*Aim*. Print the lines of the data, starting with the first, up to and including the line where "base page's underside." appears.

*Source data*.
>> BEGIN

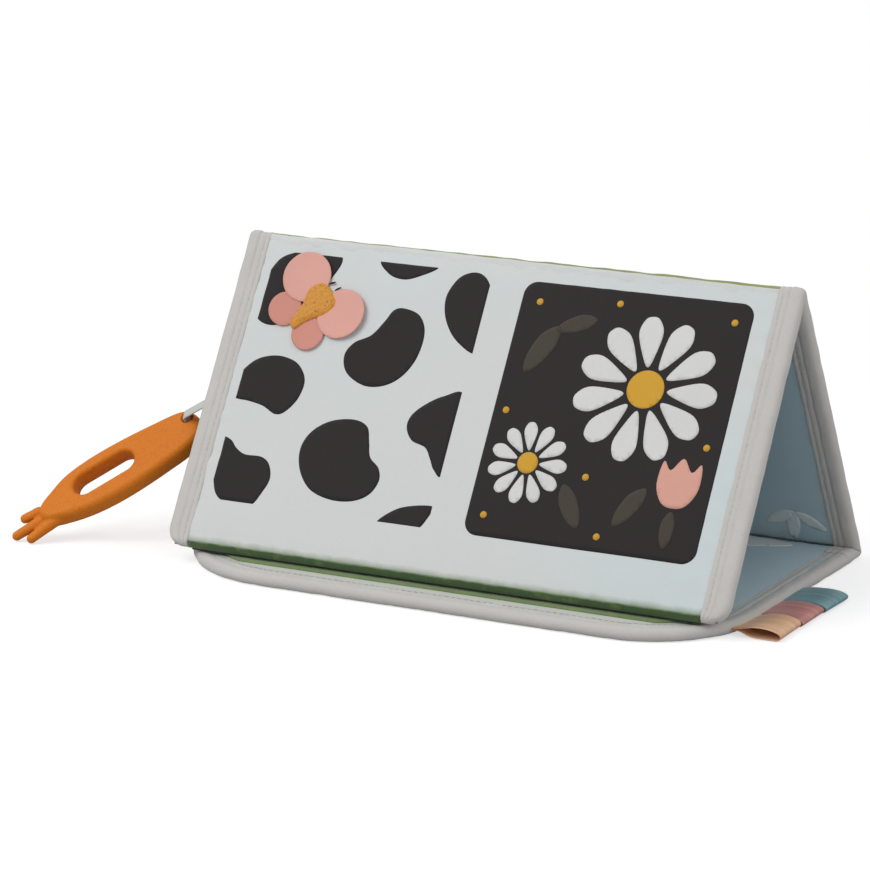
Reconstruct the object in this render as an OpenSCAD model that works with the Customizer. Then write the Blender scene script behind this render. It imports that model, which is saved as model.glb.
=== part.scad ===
// Soft activity book: three padded cloth pages folded into a standing tent.
// X runs along the book, +Y points to the back, +Z up. The origin lies on the
// floor, at the middle of the base page's underside.

/* [Pages] */
// Length of every page along its folds
book_length = 280; // [220:1:340]
// Height of the back page, from fold to fold
page_pitch = 152; // [120:1:185]
// How much lower the front page's foot ends than a full page
foot_short = 3.5; // [1:0.5:8]
// Angle between the back page and the base
back_lean = 61.75; // [55:0.25:68]
// Width of the base that shows in front of the front page
base_ledge = 18; // [10:1:30]
// Radius of the base's free corner on the right
base_corner_right = 50; // [32:1:60]
// Radius of the base's free corner on the left
base_corner_left = 60; // [32:1:62]
// Thickness of the soft filling in a page
padding_t = 4; // [2.5:0.5:8]
// Thickness of a layer of page cloth
cloth_t = 0.5; // [0.3:0.1:1]
// Free gap between two pages where they meet at a fold
fold_gap = 0.35; // [0.3:0.05:1]

/* [Binding] */
// Width of the edge tape on each face
tape_w = 12; // [8:0.5:18]
// Thickness of the edge tape
tape_t = 0.5; // [0.3:0.1:1]
// Rounding of the front page's two lower corners
foot_corner = 9; // [4:0.5:12]

/* [Closure] */
// Thickness of the green fold strips
gutter_t = 1; // [0.6:0.1:1.6]
// Depth of the green strip sewn to the base, front to back
strip_depth = 30; // [22:1:40]
// How far that strip shows in front of the front page
strip_front = 2; // [1:0.5:5]
// Thickness of that strip
strip_t = 1; // [0.6:0.1:1.6]
// Thickness of the hook tape under the closing flap
hook_t = 0.5; // [0.4:0.1:1.2]
// Thickness of the closing flap
flap_t = 0.6; // [0.4:0.1:1.2]
// Depth of the closing flap, front to back
flap_depth = 24; // [16:1:32]
// Air between the hook tape and the strip below it
closure_gap = 0.2; // [0.1:0.05:0.5]

/* [Front page prints] */
// Thickness of a printed field
ink_t = 0.2; // [0.1:0.05:0.4]
// Height of both printed squares
print_h = 121.7; // [100:0.1:125]
// Distance from the ridge fold down to the printed squares
print_drop = 6.3; // [5.5:0.1:12]
// Width of the spotted field
spots_w = 113; // [90:1:118]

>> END

*Result*.
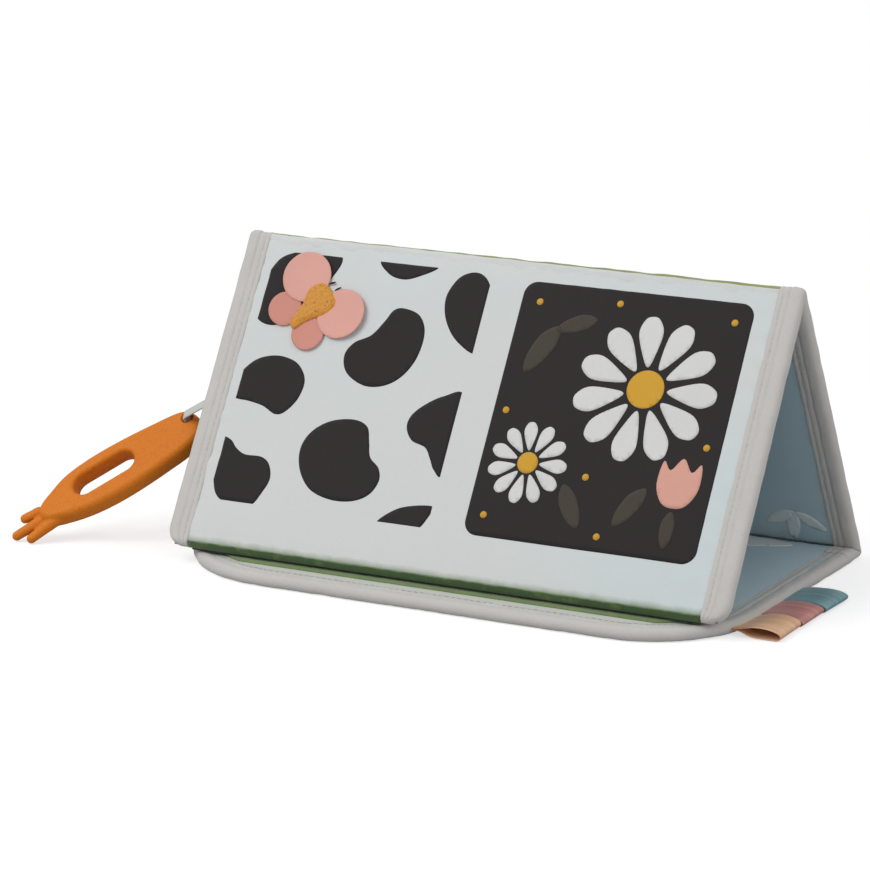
Reconstruct the object in this render as an OpenSCAD model that works with the Customizer. Then write the Blender scene script behind this render. It imports that model, which is saved as model.glb.
=== part.scad ===
// Soft activity book: three padded cloth pages folded into a standing tent.
// X runs along the book, +Y points to the back, +Z up. The origin lies on the
// floor, at the middle of the base page's underside.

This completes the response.